Beyond appearance, restoration can improve performance. A renewed finish helps protect against day-to-day wear and can make regular maintenance easier. In homes that are being prepared for sale, restored hardwood floors can also improve perceived value and help rooms feel more polished and move-in ready.

That said, restoration does not turn every old floor into a brand-new product. Very old wood may still show some character marks, slight movement, or natural variation. In many homes, that is part of the appeal. The goal is improvement, not erasing every sign that the floor has been lived on.

Why Professional Work Makes a Difference

Hardwood restoration looks simple from a distance, but the details matter. Uneven sanding, poor stain matching, skipped repairs, or the wrong finish can create expensive problems fast. Dust control, moisture awareness, and product selection all affect the final result.

A professional team can also help homeowners weigh options based on budget, timeline, and floor condition. Sometimes the best answer is a full refinish. Sometimes it is a repair plus recoat. Sometimes the most honest answer is replacement in one area and restoration in another.

For families and property owners who want affordable luxury without guesswork, that kind of step-by-step guidance is what turns a flooring project into a smart investment. Companies like FC Hardwood Floors build trust by giving customers a clear assessment, realistic expectations, and workmanship that holds up long after the job is done.

How to Decide if It Is Time

If you are staring at scratches, faded color, or worn finish and wondering whether your floor is past saving, the next step is not to assume the worst.

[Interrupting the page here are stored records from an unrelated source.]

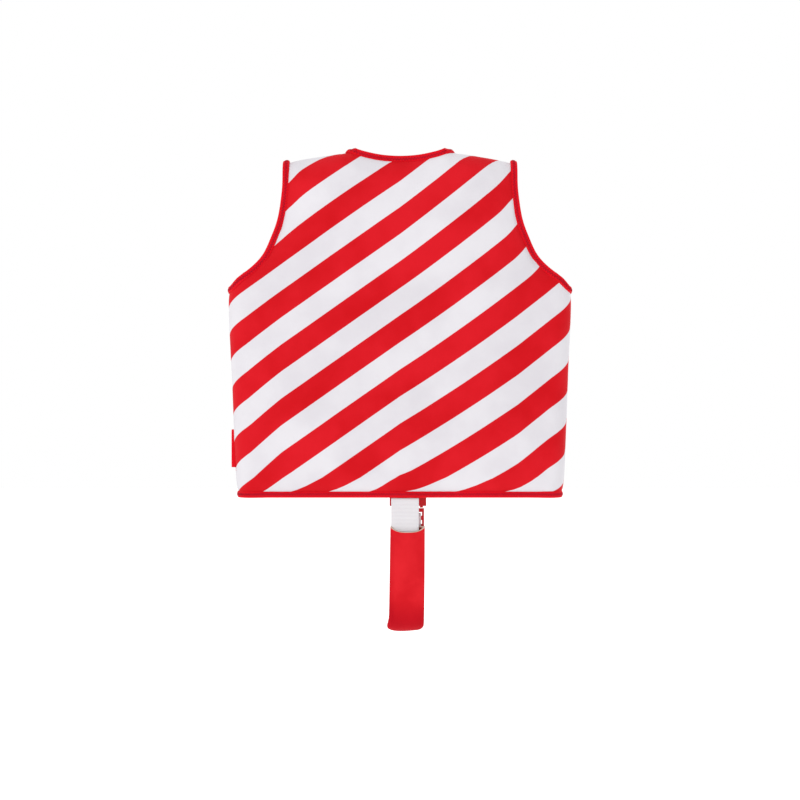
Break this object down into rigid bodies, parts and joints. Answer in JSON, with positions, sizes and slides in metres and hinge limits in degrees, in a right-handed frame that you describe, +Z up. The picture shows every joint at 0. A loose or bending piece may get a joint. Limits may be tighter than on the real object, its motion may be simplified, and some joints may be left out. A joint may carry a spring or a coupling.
{
  "type": "child's float vest",
  "caption": "Padded child's swim float vest with a front zip and a buckled crotch strap in a soft sleeve.",
  "frame": {"origin": "between the shoulders, in the middle plane of the empty vest, a little below the neck's highest points", "axes": "+Z up to the neck, +Y out of the back, -Y out of the zip, +X to the wearer's left"},
  "size_m": [0.3092, 0.046, 0.4445],
  "materials": {
    "stripe_fabric": "knit over foam, printed with slanted red and white bands",
    "lining": "plain red knit",
    "foam": "closed cell foam",
    "binding": "stretch binding with zigzag stitching",
    "webbing": "ribbed white webbing",
    "sleeve": "smooth red neoprene",
    "buckle": "moulded red plastic",
    "zip_tape": "woven tape",
    "zip_teeth": "moulded white plastic"
  },
  "bodies": {
    "back": {"back_shell": "stripe_fabric", "back_foam": "foam", "back_lining": "lining", "front_right_shell": "stripe_fabric", "front_right_foam": "foam", "front_right_lining": "lining", "shoulder_left": "stripe_fabric", "shoulder_right": "stripe_fabric", "armhole_binding_back_left": "binding", "hem_binding_back_left": "binding", "armhole_binding_back_right": "binding", "armhole_binding_front_right": "binding", "neck_binding_front_right": "binding", "hem_binding_front_right": "binding", "hem_binding_back_right": "binding", "neck_binding_back": "binding", "side_tab": "binding", "zip_teeth_right": "zip_teeth", "zip_tape_right": "zip_tape", "zip_top_stop_right": "zip_teeth", "zip_retaining_box": "zip_teeth", "strap_back_leg": "webbing", "strap_front_tab": "webbing", "buckle_socket": "buckle"},
    "front_left": {"front_left_shell": "stripe_fabric", "front_left_foam": "foam", "front_left_lining": "lining", "side_gusset_left": "lining", "armhole_binding_front_left": "binding", "neck_binding_front_left": "binding", "hem_binding_front_left": "binding", "zip_teeth_left": "zip_teeth", "zip_tape_left": "zip_tape", "zip_top_stop_left": "zip_teeth", "zip_insertion_pin": "zip_teeth"},
    "zip_slider": {"zip_slider": "zip_teeth"},
    "zip_pull": {"zip_pull": "zip_teeth"},
    "strap_pad": {"strap_sleeve": "sleeve", "strap_front_leg": "webbing", "buckle_plug": "buckle"},
    "prong_left": {"buckle_prong_left": "buckle"},
    "prong_right": {"buckle_prong_right": "buckle"}
  },
  "joints": [
    {"name": "front_left_open", "type": "hinge", "parent": "back", "child": "front_left", "pos_m": [0.1325, 0, -0.3143], "axis": [0.0411, 0, 0.9992], "range_deg": [0, 90]},
    {"name": "zip_run", "type": "slide", "parent": "back", "child": "zip_slider", "axis": [0, 0, -1], "range_m": [0, 0.185]},
    {"name": "zip_pull_lift", "type": "hinge", "parent": "zip_slider", "child": "zip_pull", "pos_m": [0, -0.0136, -0.0695], "axis": [-1, 0, 0], "range_deg": [0, 80]},
    {"name": "buckle_release", "type": "slide", "parent": "back", "child": "strap_pad", "axis": [0, 0, -1], "range_m": [0, 0.028]},
    {"name": "prong_left_squeeze", "type": "hinge", "parent": "strap_pad", "child": "prong_left", "pos_m": [0.0051, -0.0169, -0.3237], "axis": [0, -1, 0], "range_deg": [0, 10], "stiffness_Nm_per_rad": 0.08},
    {"name": "prong_right_squeeze", "type": "hinge", "parent": "strap_pad", "child": "prong_right", "pos_m": [-0.0199, -0.0169, -0.3237], "axis": [0, -1, 0], "range_deg": [-10, 0], "stiffness_Nm_per_rad": 0.08}
  ],
  "couplings": [
    {"joint": "prong_right_squeeze", "follows": "prong_left_squeeze", "ratio": -1}
  ]
}
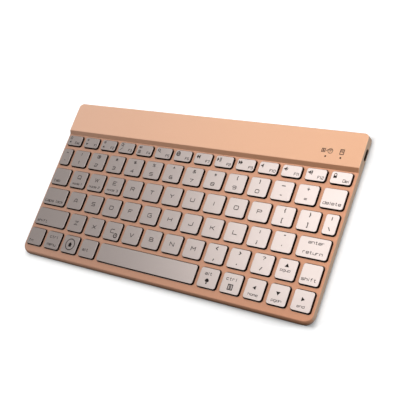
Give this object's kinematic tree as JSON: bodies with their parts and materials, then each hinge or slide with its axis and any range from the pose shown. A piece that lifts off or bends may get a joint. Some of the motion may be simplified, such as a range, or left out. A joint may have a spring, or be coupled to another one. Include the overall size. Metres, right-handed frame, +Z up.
{
  "type": "wireless tablet keyboard",
  "caption": "Slim rose-gold wireless keyboard for a tablet: flat deck of low champagne caps with black skirts, raised rear bar, side charging socket and back switch.",
  "frame": {"origin": "on the surface that the rubber feet rest on, under the middle of the case", "axes": "+X along the width to the typist's right, +Y from the typist towards the raised bar, +Z up"},
  "size_m": [0.24, 0.121, 0.0067],
  "materials": {
    "top_shell": "satin rose-gold anodised, fine blasted grain",
    "base_shell": "matte moulded, warm grey",
    "keycap": "painted satin champagne silver on a black cap",
    "cap_skirt": "black moulded",
    "legend": "thin dark grey print",
    "steel": "brushed",
    "membrane": "clear film with printed tracks",
    "dome": "translucent silicone",
    "link": "white moulded",
    "battery": "foil pouch",
    "board": "solder mask",
    "socket": "bright plated",
    "switch": "matte, ridged",
    "light": "smoked clear",
    "foot": "matte",
    "screw": "dark plated"
  },
  "bodies": {
    "case": {"bottom_cover": "base_shell", "key_deck": "top_shell", "rear_bar": "top_shell", "support_plate": "steel", "membrane": "membrane", "rubber_domes": "dome", "scissor_links": "link", "battery": "battery", "circuit_board": "board", "charge_socket": "socket", "status_lights": "light", "rubber_feet": "foot", "screws": "screw"},
    "power_switch": {"power_switch": "switch"},
    "number_keys": {"number_keys": "keycap"},
    "punctuation_keys": {"punctuation_keys": "keycap"},
    "function_keys": {"function_keys": "keycap"},
    "key_fn": {"key_fn": "keycap"},
    "key_ctrl_left": {"key_ctrl_left": "keycap"},
    "key_system": {"key_system": "keycap"},
    "key_alt_left": {"key_alt_left": "keycap"},
    "key_space": {"key_space": "keycap"},
    "key_alt_right": {"key_alt_right": "keycap"},
    "key_ctrl_right": {"key_ctrl_right": "keycap"},
    "key_arrow_left": {"key_arrow_left": "keycap"},
    "key_arrow_down": {"key_arrow_down": "keycap"},
    "key_arrow_right": {"key_arrow_right": "keycap"},
    "key_shift_left": {"key_shift_left": "keycap"},
    "key_z": {"key_z": "keycap"},
    "key_x": {"key_x": "keycap"},
    "key_c": {"key_c": "keycap"},
    "key_v": {"key_v": "keycap"},
    "key_b": {"key_b": "keycap"},
    "key_n": {"key_n": "keycap"},
    "key_m": {"key_m": "keycap"},
    "key_arrow_up": {"key_arrow_up": "keycap"},
    "key_shift_right": {"key_shift_right": "keycap"},
    "key_caps_lock": {"key_caps_lock": "keycap"},
    "key_a": {"key_a": "keycap"},
    "key_s": {"key_s": "keycap"},
    "key_d": {"key_d": "keycap"},
    "key_f": {"key_f": "keycap"},
    "key_g": {"key_g": "keycap"},
    "key_h": {"key_h": "keycap"},
    "key_j": {"key_j": "keycap"},
    "key_k": {"key_k": "keycap"},
    "key_l": {"key_l": "keycap"},
    "key_enter": {"key_enter": "keycap"},
    "key_tab": {"key_tab": "keycap"},
    "key_q": {"key_q": "keycap"},
    "key_w": {"key_w": "keycap"},
    "key_e": {"key_e": "keycap"},
    "key_r": {"key_r": "keycap"},
    "key_t": {"key_t": "keycap"},
    "key_y": {"key_y": "keycap"},
    "key_u": {"key_u": "keycap"},
    "key_i": {"key_i": "keycap"},
    "key_o": {"key_o": "keycap"},
    "key_p": {"key_p": "keycap"},
    "key_delete": {"key_delete": "keycap"}
  },
  "joints": [
    {"name": "power_switch_slide", "type": "slide", "parent": "case", "child": "power_switch", "axis": [1, 0, 0], "range_m": [0, 0.0024]},
    {"name": "number_keys_press", "type": "slide", "parent": "case", "child": "number_keys", "axis": [0, 0, -1], "range_m": [0, 0.0013], "stiffness_N_per_m": 3000, "springref_m": -0.0005, "deforming": ["rubber_domes", "scissor_links"]},
    {"name": "punctuation_keys_press", "type": "slide", "parent": "case", "child": "punctuation_keys", "axis": [0, 0, -1], "range_m": [0, 0.0013], "stiffness_N_per_m": 3300, "springref_m": -0.0005, "deforming": ["rubber_domes", "scissor_links"]},
    {"name": "function_keys_press", "type": "slide", "parent": "case", "child": "function_keys", "axis": [0, 0, -1], "range_m": [0, 0.0013], "stiffness_N_per_m": 4200, "springref_m": -0.0005, "deforming": ["rubber_domes", "scissor_links"]},
    {"name": "key_fn_press", "type": "slide", "parent": "case", "child": "key_fn", "axis": [0, 0, -1], "range_m": [0, 0.0013], "stiffness_N_per_m": 300, "springref_m": -0.0005, "deforming": ["rubber_domes", "scissor_links"]},
    {"name": "key_ctrl_left_press", "type": "slide", "parent": "case", "child": "key_ctrl_left", "axis": [0, 0, -1], "range_m": [0, 0.0013], "stiffness_N_per_m": 300, "springref_m": -0.0005, "deforming": ["rubber_domes", "scissor_links"]},
    {"name": "key_system_press", "type": "slide", "parent": "case", "child": "key_system", "axis": [0, 0, -1], "range_m": [0, 0.0013], "stiffness_N_per_m": 300, "springref_m": -0.0005, "deforming": ["rubber_domes", "scissor_links"]},
    {"name": "key_alt_left_press", "type": "slide", "parent": "case", "child": "key_alt_left", "axis": [0, 0, -1], "range_m": [0, 0.0013], "stiffness_N_per_m": 300, "springref_m": -0.0005, "deforming": ["rubber_domes", "scissor_links"]},
    {"name": "key_space_press", "type": "slide", "parent": "case", "child": "key_space", "axis": [0, 0, -1], "range_m": [0, 0.0013], "stiffness_N_per_m": 300, "springref_m": -0.0005, "deforming": ["rubber_domes", "scissor_links"]},
    {"name": "key_alt_right_press", "type": "slide", "parent": "case", "child": "key_alt_right", "axis": [0, 0, -1], "range_m": [0, 0.0013], "stiffness_N_per_m": 300, "springref_m": -0.0005, "deforming": ["rubber_domes", "scissor_links"]},
    {"name": "key_ctrl_right_press", "type": "slide", "parent": "case", "child": "key_ctrl_right", "axis": [0, 0, -1], "range_m": [0, 0.0013], "stiffness_N_per_m": 300, "springref_m": -0.0005, "deforming": ["rubber_domes", "scissor_links"]},
    {"name": "key_arrow_left_press", "type": "slide", "parent": "case", "child": "key_arrow_left", "axis": [0, 0, -1], "range_m": [0, 0.0013], "stiffness_N_per_m": 300, "springref_m": -0.0005, "deforming": ["rubber_domes", "scissor_links"]},
    {"name": "key_arrow_down_press", "type": "slide", "parent": "case", "child": "key_arrow_down", "axis": [0, 0, -1], "range_m": [0, 0.0013], "stiffness_N_per_m": 300, "springref_m": -0.0005, "deforming": ["rubber_domes", "scissor_links"]},
    {"name": "key_arrow_right_press", "type": "slide", "parent": "case", "child": "key_arrow_right", "axis": [0, 0, -1], "range_m": [0, 0.0013], "stiffness_N_per_m": 300, "springref_m": -0.0005, "deforming": ["rubber_domes", "scissor_links"]},
    {"name": "key_shift_left_press", "type": "slide", "parent": "case", "child": "key_shift_left", "axis": [0, 0, -1], "range_m": [0, 0.0013], "stiffness_N_per_m": 300, "springref_m": -0.0005, "deforming": ["rubber_domes", "scissor_links"]},
    {"name": "key_z_press", "type": "slide", "parent": "case", "child": "key_z", "axis": [0, 0, -1], "range_m": [0, 0.0013], "stiffness_N_per_m": 300, "springref_m": -0.0005, "deforming": ["rubber_domes", "scissor_links"]},
    {"name": "key_x_press", "type": "slide", "parent": "case", "child": "key_x", "axis": [0, 0, -1], "range_m": [0, 0.0013], "stiffness_N_per_m": 300, "springref_m": -0.0005, "deforming": ["rubber_domes", "scissor_links"]},
    {"name": "key_c_press", "type": "slide", "parent": "case", "child": "key_c", "axis": [0, 0, -1], "range_m": [0, 0.0013], "stiffness_N_per_m": 300, "springref_m": -0.0005, "deforming": ["rubber_domes", "scissor_links"]},
    {"name": "key_v_press", "type": "slide", "parent": "case", "child": "key_v", "axis": [0, 0, -1], "range_m": [0, 0.0013], "stiffness_N_per_m": 300, "springref_m": -0.0005, "deforming": ["rubber_domes", "scissor_links"]},
    {"name": "key_b_press", "type": "slide", "parent": "case", "child": "key_b", "axis": [0, 0, -1], "range_m": [0, 0.0013], "stiffness_N_per_m": 300, "springref_m": -0.0005, "deforming": ["rubber_domes", "scissor_links"]},
    {"name": "key_n_press", "type": "slide", "parent": "case", "child": "key_n", "axis": [0, 0, -1], "range_m": [0, 0.0013], "stiffness_N_per_m": 300, "springref_m": -0.0005, "deforming": ["rubber_domes", "scissor_links"]},
    {"name": "key_m_press", "type": "slide", "parent": "case", "child": "key_m", "axis": [0, 0, -1], "range_m": [0, 0.0013], "stiffness_N_per_m": 300, "springref_m": -0.0005, "deforming": ["rubber_domes", "scissor_links"]},
    {"name": "key_arrow_up_press", "type": "slide", "parent": "case", "child": "key_arrow_up", "axis": [0, 0, -1], "range_m": [0, 0.0013], "stiffness_N_per_m": 300, "springref_m": -0.0005, "deforming": ["rubber_domes", "scissor_links"]},
    {"name": "key_shift_right_press", "type": "slide", "parent": "case", "child": "key_shift_right", "axis": [0, 0, -1], "range_m": [0, 0.0013], "stiffness_N_per_m": 300, "springref_m": -0.0005, "deforming": ["rubber_domes", "scissor_links"]},
    {"name": "key_caps_lock_press", "type": "slide", "parent": "case", "child": "key_caps_lock", "axis": [0, 0, -1], "range_m": [0, 0.0013], "stiffness_N_per_m": 300, "springref_m": -0.0005, "deforming": ["rubber_domes", "scissor_links"]},
    {"name": "key_a_press", "type": "slide", "parent": "case", "child": "key_a", "axis": [0, 0, -1], "range_m": [0, 0.0013], "stiffness_N_per_m": 300, "springref_m": -0.0005, "deforming": ["rubber_domes", "scissor_links"]},
    {"name": "key_s_press", "type": "slide", "parent": "case", "child": "key_s", "axis": [0, 0, -1], "range_m": [0, 0.0013], "stiffness_N_per_m": 300, "springref_m": -0.0005, "deforming": ["rubber_domes", "scissor_links"]},
    {"name": "key_d_press", "type": "slide", "parent": "case", "child": "key_d", "axis": [0, 0, -1], "range_m": [0, 0.0013], "stiffness_N_per_m": 300, "springref_m": -0.0005, "deforming": ["rubber_domes", "scissor_links"]},
    {"name": "key_f_press", "type": "slide", "parent": "case", "child": "key_f", "axis": [0, 0, -1], "range_m": [0, 0.0013], "stiffness_N_per_m": 300, "springref_m": -0.0005, "deforming": ["rubber_domes", "scissor_links"]},
    {"name": "key_g_press", "type": "slide", "parent": "case", "child": "key_g", "axis": [0, 0, -1], "range_m": [0, 0.0013], "stiffness_N_per_m": 300, "springref_m": -0.0005, "deforming": ["rubber_domes", "scissor_links"]},
    {"name": "key_h_press", "type": "slide", "parent": "case", "child": "key_h", "axis": [0, 0, -1], "range_m": [0, 0.0013], "stiffness_N_per_m": 300, "springref_m": -0.0005, "deforming": ["rubber_domes", "scissor_links"]},
    {"name": "key_j_press", "type": "slide", "parent": "case", "child": "key_j", "axis": [0, 0, -1], "range_m": [0, 0.0013], "stiffness_N_per_m": 300, "springref_m": -0.0005, "deforming": ["rubber_domes", "scissor_links"]},
    {"name": "key_k_press", "type": "slide", "parent": "case", "child": "key_k", "axis": [0, 0, -1], "range_m": [0, 0.0013], "stiffness_N_per_m": 300, "springref_m": -0.0005, "deforming": ["rubber_domes", "scissor_links"]},
    {"name": "key_l_press", "type": "slide", "parent": "case", "child": "key_l", "axis": [0, 0, -1], "range_m": [0, 0.0013], "stiffness_N_per_m": 300, "springref_m": -0.0005, "deforming": ["rubber_domes", "scissor_links"]},
    {"name": "key_enter_press", "type": "slide", "parent": "case", "child": "key_enter", "axis": [0, 0, -1], "range_m": [0, 0.0013], "stiffness_N_per_m": 300, "springref_m": -0.0005, "deforming": ["rubber_domes", "scissor_links"]},
    {"name": "key_tab_press", "type": "slide", "parent": "case", "child": "key_tab", "axis": [0, 0, -1], "range_m": [0, 0.0013], "stiffness_N_per_m": 300, "springref_m": -0.0005, "deforming": ["rubber_domes", "scissor_links"]},
    {"name": "key_q_press", "type": "slide", "parent": "case", "child": "key_q", "axis": [0, 0, -1], "range_m": [0, 0.0013], "stiffness_N_per_m": 300, "springref_m": -0.0005, "deforming": ["rubber_domes", "scissor_links"]},
    {"name": "key_w_press", "type": "slide", "parent": "case", "child": "key_w", "axis": [0, 0, -1], "range_m": [0, 0.0013], "stiffness_N_per_m": 300, "springref_m": -0.0005, "deforming": ["rubber_domes", "scissor_links"]},
    {"name": "key_e_press", "type": "slide", "parent": "case", "child": "key_e", "axis": [0, 0, -1], "range_m": [0, 0.0013], "stiffness_N_per_m": 300, "springref_m": -0.0005, "deforming": ["rubber_domes", "scissor_links"]},
    {"name": "key_r_press", "type": "slide", "parent": "case", "child": "key_r", "axis": [0, 0, -1], "range_m": [0, 0.0013], "stiffness_N_per_m": 300, "springref_m": -0.0005, "deforming": ["rubber_domes", "scissor_links"]},
    {"name": "key_t_press", "type": "slide", "parent": "case", "child": "key_t", "axis": [0, 0, -1], "range_m": [0, 0.0013], "stiffness_N_per_m": 300, "springref_m": -0.0005, "deforming": ["rubber_domes", "scissor_links"]},
    {"name": "key_y_press", "type": "slide", "parent": "case", "child": "key_y", "axis": [0, 0, -1], "range_m": [0, 0.0013], "stiffness_N_per_m": 300, "springref_m": -0.0005, "deforming": ["rubber_domes", "scissor_links"]},
    {"name": "key_u_press", "type": "slide", "parent": "case", "child": "key_u", "axis": [0, 0, -1], "range_m": [0, 0.0013], "stiffness_N_per_m": 300, "springref_m": -0.0005, "deforming": ["rubber_domes", "scissor_links"]},
    {"name": "key_i_press", "type": "slide", "parent": "case", "child": "key_i", "axis": [0, 0, -1], "range_m": [0, 0.0013], "stiffness_N_per_m": 300, "springref_m": -0.0005, "deforming": ["rubber_domes", "scissor_links"]},
    {"name": "key_o_press", "type": "slide", "parent": "case", "child": "key_o", "axis": [0, 0, -1], "range_m": [0, 0.0013], "stiffness_N_per_m": 300, "springref_m": -0.0005, "deforming": ["rubber_domes", "scissor_links"]},
    {"name": "key_p_press", "type": "slide", "parent": "case", "child": "key_p", "axis": [0, 0, -1], "range_m": [0, 0.0013], "stiffness_N_per_m": 300, "springref_m": -0.0005, "deforming": ["rubber_domes", "scissor_links"]},
    {"name": "key_delete_press", "type": "slide", "parent": "case", "child": "key_delete", "axis": [0, 0, -1], "range_m": [0, 0.0013], "stiffness_N_per_m": 300, "springref_m": -0.0005, "deforming": ["rubber_domes", "scissor_links"]}
  ]
}
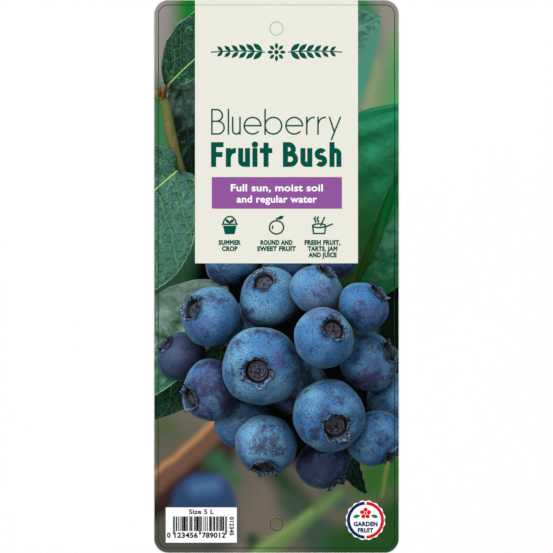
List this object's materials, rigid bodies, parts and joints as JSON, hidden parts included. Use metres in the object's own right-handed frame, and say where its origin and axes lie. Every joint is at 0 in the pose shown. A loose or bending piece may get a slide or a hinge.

It is to have the floor evaluated while options are still open. Many hardwood floors that look tired can be restored beautifully, and many others can at least be improved enough to buy more years before replacement is needed.

A good restoration plan starts with the condition of the wood, not a sales pitch. When the process is done right, you keep the character you love, improve the way the space looks and feels, and protect one of the hardest-working surfaces in your home.